:: Records provided ::

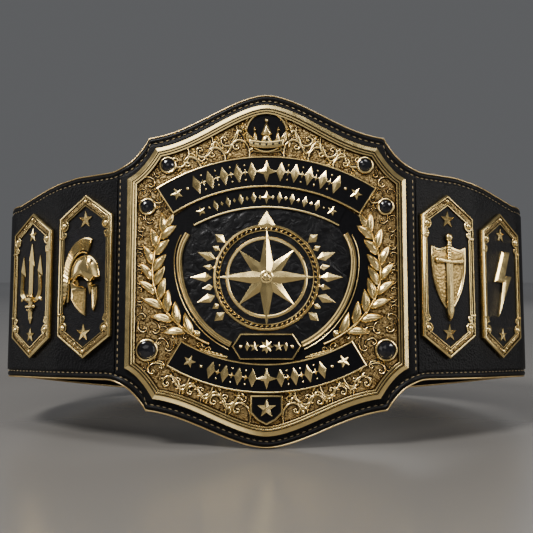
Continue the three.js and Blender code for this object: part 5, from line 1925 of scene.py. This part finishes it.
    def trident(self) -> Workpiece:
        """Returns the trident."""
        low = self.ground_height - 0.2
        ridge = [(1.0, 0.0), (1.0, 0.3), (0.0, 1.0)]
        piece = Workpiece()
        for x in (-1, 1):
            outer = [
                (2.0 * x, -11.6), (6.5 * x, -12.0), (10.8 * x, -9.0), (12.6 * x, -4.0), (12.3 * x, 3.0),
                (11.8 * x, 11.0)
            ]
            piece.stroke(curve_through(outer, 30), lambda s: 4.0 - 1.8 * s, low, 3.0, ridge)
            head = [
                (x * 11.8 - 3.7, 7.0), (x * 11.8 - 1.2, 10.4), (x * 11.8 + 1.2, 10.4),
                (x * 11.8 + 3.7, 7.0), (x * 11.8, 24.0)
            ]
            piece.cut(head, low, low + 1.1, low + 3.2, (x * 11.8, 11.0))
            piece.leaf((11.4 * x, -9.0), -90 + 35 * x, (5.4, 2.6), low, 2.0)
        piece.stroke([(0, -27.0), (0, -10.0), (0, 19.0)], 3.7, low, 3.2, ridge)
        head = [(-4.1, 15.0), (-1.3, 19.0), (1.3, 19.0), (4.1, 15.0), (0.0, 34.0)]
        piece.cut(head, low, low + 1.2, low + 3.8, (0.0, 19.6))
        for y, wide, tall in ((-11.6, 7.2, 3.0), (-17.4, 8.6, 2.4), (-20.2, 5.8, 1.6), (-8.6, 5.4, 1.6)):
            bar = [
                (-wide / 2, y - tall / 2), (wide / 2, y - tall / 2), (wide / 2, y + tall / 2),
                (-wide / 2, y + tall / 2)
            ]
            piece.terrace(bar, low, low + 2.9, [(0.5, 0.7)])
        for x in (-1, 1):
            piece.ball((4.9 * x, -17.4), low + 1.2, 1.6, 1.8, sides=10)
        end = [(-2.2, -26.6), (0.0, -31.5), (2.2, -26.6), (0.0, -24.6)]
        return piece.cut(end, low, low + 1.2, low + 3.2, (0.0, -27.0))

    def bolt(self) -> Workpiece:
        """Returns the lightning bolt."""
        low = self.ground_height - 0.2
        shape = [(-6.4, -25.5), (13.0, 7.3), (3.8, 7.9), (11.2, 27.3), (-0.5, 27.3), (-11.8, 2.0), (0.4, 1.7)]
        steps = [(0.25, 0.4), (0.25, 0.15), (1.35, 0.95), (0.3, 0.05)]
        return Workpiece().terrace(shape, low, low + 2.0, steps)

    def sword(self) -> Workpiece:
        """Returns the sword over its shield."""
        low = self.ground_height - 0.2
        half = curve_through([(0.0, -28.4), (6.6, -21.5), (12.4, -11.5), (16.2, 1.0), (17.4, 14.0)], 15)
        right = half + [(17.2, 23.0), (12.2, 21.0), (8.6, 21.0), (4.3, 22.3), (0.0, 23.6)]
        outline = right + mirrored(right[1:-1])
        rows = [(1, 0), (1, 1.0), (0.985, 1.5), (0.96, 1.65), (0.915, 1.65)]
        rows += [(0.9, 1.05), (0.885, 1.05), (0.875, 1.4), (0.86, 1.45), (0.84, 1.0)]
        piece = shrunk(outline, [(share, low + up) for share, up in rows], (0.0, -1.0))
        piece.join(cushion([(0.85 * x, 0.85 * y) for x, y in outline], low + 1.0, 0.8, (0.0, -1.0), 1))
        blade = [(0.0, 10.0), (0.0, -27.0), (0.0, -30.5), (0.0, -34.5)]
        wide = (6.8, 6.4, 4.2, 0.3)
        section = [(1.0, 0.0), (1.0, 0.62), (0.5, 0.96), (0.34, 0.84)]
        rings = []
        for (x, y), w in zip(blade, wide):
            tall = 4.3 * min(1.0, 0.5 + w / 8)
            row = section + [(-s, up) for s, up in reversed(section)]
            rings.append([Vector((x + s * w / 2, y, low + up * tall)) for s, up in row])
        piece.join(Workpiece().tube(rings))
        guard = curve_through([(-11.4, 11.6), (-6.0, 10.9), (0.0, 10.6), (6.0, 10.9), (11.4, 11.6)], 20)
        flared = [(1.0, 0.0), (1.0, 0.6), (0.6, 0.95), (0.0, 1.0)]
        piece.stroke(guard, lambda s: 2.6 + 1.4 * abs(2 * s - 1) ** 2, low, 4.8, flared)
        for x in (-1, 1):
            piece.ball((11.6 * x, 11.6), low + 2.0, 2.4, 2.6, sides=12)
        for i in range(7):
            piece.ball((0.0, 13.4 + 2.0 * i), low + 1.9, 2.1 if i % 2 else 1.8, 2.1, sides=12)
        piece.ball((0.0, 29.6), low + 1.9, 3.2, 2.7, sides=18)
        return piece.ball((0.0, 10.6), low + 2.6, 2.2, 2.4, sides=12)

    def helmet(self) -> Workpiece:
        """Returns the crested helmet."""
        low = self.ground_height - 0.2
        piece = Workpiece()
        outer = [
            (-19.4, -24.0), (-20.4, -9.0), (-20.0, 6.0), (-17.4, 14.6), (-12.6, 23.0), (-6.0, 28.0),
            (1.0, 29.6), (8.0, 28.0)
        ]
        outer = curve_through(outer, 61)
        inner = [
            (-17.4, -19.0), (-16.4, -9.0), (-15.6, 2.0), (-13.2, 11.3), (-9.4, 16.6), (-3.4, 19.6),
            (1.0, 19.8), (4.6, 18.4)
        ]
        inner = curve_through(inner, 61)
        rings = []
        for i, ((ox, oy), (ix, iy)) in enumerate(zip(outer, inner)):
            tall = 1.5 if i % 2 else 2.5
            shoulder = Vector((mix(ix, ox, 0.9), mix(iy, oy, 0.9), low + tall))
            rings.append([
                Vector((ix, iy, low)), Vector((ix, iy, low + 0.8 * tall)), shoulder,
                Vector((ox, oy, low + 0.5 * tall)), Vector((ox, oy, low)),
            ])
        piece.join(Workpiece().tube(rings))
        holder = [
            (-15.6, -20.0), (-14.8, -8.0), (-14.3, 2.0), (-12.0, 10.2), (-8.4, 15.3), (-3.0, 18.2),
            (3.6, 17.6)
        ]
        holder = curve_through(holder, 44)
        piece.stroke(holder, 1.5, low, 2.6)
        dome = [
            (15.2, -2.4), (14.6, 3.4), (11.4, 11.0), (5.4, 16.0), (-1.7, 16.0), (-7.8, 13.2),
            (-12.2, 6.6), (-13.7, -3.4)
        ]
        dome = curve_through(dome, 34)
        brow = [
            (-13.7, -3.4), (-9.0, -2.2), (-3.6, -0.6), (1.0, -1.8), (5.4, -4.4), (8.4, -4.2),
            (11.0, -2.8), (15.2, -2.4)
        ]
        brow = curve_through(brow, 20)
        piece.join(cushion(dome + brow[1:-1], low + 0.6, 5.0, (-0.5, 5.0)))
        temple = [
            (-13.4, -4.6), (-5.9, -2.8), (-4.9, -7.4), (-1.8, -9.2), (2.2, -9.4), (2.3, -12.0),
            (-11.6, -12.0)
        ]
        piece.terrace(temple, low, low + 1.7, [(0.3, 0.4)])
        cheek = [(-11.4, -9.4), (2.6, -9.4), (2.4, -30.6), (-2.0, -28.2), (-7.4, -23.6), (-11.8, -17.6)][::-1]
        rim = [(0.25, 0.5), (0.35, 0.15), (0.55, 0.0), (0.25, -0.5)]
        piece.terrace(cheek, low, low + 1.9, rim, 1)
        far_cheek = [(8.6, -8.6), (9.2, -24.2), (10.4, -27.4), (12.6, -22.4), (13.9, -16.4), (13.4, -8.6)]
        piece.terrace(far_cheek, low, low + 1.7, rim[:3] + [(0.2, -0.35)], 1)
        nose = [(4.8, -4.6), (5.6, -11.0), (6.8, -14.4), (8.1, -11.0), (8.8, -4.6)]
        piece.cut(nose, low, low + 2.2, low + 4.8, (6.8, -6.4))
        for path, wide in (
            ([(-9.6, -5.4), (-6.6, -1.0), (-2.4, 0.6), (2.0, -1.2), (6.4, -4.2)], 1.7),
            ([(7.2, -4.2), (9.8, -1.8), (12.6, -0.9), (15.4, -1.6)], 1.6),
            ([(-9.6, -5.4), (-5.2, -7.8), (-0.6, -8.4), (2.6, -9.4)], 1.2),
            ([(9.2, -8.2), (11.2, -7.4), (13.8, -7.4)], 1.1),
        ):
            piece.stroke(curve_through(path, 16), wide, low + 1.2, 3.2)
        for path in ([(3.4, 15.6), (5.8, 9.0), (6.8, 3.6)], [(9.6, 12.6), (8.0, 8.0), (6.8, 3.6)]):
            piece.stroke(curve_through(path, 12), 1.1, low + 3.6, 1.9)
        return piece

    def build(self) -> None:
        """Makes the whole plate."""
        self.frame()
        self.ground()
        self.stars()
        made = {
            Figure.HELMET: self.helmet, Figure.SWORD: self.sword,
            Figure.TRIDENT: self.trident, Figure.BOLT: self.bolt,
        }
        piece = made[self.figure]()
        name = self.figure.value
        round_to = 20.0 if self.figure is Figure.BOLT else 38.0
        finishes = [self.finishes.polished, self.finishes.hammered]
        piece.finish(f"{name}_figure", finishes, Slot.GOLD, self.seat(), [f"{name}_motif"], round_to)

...

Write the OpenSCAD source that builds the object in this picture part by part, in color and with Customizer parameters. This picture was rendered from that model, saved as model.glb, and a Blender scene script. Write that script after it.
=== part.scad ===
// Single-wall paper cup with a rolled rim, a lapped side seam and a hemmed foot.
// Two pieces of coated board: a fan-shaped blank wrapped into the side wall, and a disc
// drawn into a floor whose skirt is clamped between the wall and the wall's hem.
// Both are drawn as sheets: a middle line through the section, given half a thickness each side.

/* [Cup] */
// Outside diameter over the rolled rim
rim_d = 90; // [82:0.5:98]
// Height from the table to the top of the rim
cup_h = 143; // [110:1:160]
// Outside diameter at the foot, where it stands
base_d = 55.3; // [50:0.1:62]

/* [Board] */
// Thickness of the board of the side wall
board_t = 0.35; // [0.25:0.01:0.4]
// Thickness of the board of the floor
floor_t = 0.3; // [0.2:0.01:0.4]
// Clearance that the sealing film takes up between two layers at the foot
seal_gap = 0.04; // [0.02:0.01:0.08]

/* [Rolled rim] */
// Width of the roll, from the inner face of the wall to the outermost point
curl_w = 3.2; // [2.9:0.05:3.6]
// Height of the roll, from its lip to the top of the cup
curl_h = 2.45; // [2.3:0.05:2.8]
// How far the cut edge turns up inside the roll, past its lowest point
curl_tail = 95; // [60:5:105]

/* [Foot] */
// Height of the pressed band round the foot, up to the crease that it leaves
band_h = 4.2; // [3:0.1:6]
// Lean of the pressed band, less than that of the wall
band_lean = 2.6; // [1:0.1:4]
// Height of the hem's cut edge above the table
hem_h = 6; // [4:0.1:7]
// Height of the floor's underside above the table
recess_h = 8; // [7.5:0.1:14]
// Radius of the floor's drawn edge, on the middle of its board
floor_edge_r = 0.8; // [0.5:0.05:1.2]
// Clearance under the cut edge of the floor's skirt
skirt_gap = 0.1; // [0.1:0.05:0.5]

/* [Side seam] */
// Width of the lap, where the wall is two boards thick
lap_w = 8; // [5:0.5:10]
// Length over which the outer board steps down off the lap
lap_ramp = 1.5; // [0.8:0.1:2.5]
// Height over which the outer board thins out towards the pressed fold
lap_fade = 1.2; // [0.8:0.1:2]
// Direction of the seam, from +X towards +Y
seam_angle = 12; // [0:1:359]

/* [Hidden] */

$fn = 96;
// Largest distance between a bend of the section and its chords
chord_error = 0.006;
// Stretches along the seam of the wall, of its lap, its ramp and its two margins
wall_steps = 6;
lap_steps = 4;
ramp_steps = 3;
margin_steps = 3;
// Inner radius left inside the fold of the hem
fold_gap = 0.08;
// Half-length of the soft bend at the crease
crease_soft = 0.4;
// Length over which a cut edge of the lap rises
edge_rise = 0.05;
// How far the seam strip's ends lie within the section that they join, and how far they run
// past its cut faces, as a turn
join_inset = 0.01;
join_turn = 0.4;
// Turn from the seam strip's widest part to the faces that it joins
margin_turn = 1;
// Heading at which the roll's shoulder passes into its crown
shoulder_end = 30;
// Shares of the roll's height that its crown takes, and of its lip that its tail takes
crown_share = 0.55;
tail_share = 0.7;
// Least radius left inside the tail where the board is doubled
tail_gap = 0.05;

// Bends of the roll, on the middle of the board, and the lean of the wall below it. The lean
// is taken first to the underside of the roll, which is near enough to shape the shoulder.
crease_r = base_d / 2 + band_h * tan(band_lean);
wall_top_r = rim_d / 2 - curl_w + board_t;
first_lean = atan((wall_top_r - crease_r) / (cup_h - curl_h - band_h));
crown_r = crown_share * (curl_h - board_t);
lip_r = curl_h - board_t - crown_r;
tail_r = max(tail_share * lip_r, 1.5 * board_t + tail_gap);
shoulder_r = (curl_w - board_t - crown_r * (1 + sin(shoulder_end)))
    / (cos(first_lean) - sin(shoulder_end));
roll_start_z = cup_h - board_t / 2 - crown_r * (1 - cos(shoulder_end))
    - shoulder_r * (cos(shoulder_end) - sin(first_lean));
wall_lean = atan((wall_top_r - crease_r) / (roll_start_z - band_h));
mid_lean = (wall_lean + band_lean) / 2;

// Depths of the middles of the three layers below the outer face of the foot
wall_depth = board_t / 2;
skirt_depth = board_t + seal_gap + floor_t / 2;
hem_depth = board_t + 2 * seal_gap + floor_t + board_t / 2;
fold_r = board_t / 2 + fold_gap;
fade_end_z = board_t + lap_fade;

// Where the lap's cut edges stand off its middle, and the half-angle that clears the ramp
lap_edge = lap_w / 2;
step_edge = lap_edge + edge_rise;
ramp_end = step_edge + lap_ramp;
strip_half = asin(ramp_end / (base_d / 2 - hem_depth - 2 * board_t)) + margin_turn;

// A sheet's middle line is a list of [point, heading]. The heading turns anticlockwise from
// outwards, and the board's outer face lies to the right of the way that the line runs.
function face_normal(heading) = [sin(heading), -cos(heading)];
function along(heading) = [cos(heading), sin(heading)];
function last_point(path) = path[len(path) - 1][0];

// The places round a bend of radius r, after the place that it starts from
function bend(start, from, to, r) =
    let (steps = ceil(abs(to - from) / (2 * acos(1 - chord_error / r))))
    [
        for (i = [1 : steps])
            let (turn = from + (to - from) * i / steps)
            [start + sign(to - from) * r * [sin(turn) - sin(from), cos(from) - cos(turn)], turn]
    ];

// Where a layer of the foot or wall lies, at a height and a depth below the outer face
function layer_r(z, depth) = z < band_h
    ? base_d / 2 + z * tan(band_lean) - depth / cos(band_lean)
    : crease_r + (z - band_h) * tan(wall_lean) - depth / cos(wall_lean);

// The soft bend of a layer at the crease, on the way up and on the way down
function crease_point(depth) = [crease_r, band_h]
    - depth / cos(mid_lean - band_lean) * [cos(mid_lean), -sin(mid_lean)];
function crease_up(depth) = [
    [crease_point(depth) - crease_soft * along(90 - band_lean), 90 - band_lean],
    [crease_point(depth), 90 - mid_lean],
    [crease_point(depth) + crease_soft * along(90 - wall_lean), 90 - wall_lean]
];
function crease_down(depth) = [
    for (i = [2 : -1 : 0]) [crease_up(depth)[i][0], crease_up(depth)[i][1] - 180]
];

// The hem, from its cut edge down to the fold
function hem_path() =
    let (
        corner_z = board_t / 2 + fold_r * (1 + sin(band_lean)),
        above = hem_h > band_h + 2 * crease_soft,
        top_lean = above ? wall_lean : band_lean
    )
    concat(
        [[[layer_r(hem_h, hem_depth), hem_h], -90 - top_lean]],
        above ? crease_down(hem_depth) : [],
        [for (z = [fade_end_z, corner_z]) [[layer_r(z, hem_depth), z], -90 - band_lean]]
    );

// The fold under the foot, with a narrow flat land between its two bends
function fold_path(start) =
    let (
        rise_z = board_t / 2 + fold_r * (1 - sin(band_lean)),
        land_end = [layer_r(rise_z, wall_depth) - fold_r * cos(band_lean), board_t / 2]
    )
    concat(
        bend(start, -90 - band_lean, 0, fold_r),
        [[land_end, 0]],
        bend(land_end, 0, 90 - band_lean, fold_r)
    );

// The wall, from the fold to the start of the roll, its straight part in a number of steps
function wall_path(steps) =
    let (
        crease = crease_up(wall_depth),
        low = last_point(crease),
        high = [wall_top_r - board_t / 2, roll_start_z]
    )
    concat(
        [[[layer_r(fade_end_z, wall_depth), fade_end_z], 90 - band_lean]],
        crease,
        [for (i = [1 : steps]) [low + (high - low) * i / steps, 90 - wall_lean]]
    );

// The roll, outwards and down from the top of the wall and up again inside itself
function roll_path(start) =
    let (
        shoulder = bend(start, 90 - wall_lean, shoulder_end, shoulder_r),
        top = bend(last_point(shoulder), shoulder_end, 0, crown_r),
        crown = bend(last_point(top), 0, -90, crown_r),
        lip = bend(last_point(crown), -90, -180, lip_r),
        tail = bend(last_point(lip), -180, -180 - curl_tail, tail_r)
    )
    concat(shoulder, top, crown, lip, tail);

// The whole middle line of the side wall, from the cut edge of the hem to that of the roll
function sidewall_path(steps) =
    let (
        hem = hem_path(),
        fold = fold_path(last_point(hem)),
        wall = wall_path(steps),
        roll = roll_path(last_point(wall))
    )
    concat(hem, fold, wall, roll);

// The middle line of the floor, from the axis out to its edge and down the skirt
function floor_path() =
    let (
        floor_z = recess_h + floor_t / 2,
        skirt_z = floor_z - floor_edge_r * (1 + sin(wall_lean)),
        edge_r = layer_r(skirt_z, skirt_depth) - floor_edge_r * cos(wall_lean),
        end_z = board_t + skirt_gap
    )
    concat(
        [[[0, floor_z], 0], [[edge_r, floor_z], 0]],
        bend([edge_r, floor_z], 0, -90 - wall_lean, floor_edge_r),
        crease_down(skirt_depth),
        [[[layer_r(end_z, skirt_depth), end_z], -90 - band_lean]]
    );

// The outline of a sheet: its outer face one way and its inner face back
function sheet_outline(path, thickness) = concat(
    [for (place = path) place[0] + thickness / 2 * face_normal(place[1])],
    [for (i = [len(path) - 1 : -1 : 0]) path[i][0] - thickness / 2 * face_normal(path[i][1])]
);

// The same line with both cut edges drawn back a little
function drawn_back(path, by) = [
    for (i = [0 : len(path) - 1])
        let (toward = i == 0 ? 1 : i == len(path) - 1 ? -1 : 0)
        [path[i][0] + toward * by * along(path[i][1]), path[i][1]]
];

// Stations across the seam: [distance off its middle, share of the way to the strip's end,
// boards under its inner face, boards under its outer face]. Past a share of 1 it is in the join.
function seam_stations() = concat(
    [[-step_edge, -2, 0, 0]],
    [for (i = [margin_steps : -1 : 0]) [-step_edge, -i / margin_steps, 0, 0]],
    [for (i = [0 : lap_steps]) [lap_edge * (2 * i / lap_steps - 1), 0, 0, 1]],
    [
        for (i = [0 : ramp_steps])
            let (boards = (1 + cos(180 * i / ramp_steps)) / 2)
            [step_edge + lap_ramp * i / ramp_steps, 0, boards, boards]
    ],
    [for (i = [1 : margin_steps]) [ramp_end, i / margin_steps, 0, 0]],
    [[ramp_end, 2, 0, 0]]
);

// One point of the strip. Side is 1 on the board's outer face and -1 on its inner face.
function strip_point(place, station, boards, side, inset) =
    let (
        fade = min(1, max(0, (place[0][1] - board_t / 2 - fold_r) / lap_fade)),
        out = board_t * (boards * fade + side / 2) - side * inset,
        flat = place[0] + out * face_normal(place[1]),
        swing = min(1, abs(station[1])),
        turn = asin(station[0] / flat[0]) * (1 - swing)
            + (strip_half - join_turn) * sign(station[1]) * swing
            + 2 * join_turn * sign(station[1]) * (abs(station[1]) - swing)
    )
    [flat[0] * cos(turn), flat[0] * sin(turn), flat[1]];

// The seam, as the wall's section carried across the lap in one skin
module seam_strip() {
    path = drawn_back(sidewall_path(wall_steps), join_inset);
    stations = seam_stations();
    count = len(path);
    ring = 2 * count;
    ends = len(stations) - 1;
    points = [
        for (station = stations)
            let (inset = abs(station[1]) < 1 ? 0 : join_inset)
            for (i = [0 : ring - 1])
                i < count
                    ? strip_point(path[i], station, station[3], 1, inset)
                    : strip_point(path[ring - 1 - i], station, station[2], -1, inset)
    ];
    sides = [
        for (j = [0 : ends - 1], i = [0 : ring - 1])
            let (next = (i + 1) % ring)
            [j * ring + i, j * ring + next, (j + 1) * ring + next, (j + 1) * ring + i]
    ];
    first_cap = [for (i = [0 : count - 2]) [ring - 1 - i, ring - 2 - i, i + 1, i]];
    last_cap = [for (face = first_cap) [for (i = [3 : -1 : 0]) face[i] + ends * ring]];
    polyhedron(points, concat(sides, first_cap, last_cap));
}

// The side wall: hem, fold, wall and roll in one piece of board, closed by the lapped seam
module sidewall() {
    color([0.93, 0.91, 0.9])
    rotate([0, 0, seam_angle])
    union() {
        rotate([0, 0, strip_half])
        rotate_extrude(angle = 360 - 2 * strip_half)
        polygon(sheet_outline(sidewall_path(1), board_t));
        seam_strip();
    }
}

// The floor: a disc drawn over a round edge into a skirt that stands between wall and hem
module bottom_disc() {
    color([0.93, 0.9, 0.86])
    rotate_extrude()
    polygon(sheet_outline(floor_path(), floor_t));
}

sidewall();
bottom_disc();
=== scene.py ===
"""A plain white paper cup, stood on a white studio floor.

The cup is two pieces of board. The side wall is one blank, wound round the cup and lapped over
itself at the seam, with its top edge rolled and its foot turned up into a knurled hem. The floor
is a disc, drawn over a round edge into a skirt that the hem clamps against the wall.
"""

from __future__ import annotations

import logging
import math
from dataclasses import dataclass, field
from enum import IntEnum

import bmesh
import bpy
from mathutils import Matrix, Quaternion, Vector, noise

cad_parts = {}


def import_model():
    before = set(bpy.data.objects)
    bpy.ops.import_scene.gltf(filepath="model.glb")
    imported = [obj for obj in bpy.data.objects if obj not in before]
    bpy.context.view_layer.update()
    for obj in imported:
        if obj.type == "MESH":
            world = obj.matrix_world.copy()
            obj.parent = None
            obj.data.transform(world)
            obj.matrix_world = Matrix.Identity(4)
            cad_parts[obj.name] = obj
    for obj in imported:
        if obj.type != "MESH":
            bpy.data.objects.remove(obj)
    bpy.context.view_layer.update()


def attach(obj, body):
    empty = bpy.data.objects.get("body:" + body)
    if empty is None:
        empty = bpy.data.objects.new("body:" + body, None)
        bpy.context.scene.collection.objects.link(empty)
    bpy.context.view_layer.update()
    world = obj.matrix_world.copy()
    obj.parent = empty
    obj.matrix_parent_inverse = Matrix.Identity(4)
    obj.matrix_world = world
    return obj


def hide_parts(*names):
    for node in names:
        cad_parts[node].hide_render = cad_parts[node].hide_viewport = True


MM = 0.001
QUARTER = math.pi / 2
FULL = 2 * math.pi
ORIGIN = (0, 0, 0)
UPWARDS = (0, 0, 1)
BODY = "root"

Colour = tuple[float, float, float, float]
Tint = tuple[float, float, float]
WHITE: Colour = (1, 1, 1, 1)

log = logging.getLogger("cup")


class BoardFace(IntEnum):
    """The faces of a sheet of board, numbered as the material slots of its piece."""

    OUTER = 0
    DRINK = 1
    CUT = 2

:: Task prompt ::
Tally the lines of the preceding listing in which the word "copy" appears; state nothing but the total.

:: Completed task ::
2